The Company grants to <GRANTEE> (“you” or  “Grantee”), effective as of <DATE> (the “Grant Date”), a Matching Restricted Stock Unit Award (the “LTI Award”) as described below, subject to the terms and conditions set forth in this agreement (the “LTI Award Agreement”), the Company’s 2022 Deferred Incentive Plan, as may be amended from time to time (the “Company Plan”), the attached Appendix A, and any applicable laws (including US securities laws), government regulations, stock exchange listing requirements or Company policies in effect from time to time applicable to the LTI Award and the underlying Common Stock, including those regarding the minimum ownership requirements and the deferral of LTI Awards.

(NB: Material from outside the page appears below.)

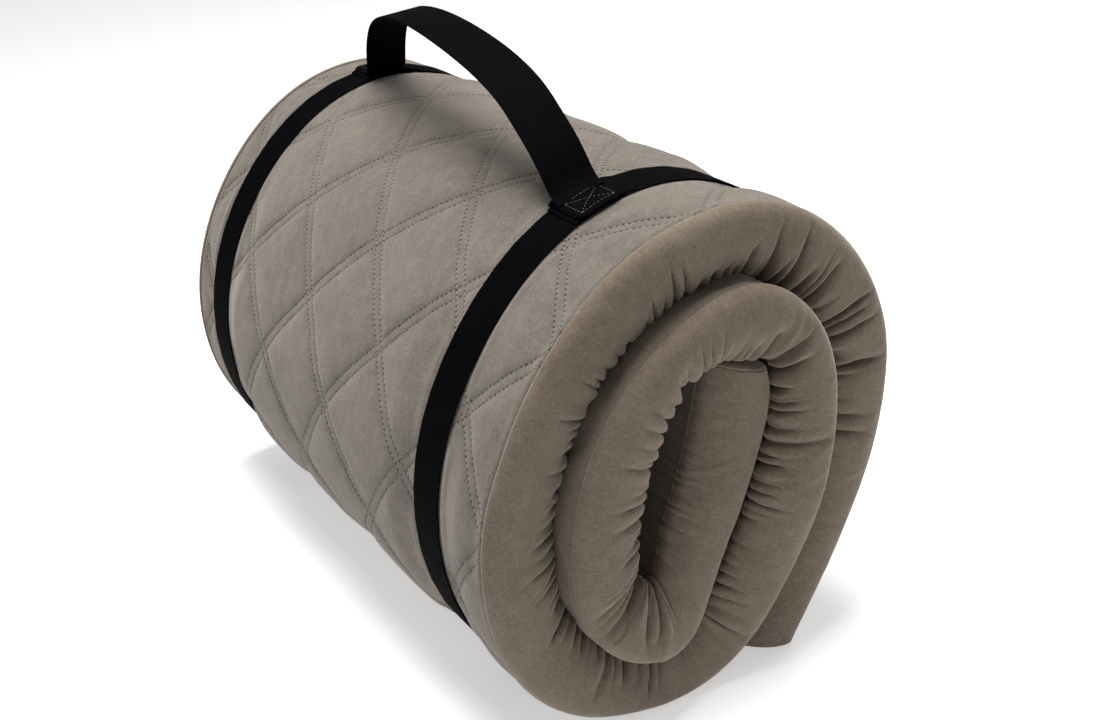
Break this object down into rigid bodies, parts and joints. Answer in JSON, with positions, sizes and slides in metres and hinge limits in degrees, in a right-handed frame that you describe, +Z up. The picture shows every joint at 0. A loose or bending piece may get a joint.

Matching Restricted Stock Unit Award – see Terms of Matching Restricted Stock Unit Award attached as Appendix A

Number of Units Granted:

<Quantity Granted>

a.Except as otherwise provided herein, and/or in the Company Plan, the LTI Award will become vested and no longer subject to restriction on the first anniversary of the Grant Date (the “Vesting Date”), provided that you have not experienced a Termination of Affiliation.  However, in the event that the Vesting Date occurs on a day when the New York Stock Exchange is closed, then the Vesting Date will occur on the next business day.  

b.Notwithstanding the provisions of (a) above, if you have a Termination of Affiliation with the Company due to death or Disability or if you have a Termination of Affiliation by the Company without Cause, the LTI Award shall vest in full and be settled as soon as practicable, but in no event later than sixty (60) days following your Termination of Affiliation.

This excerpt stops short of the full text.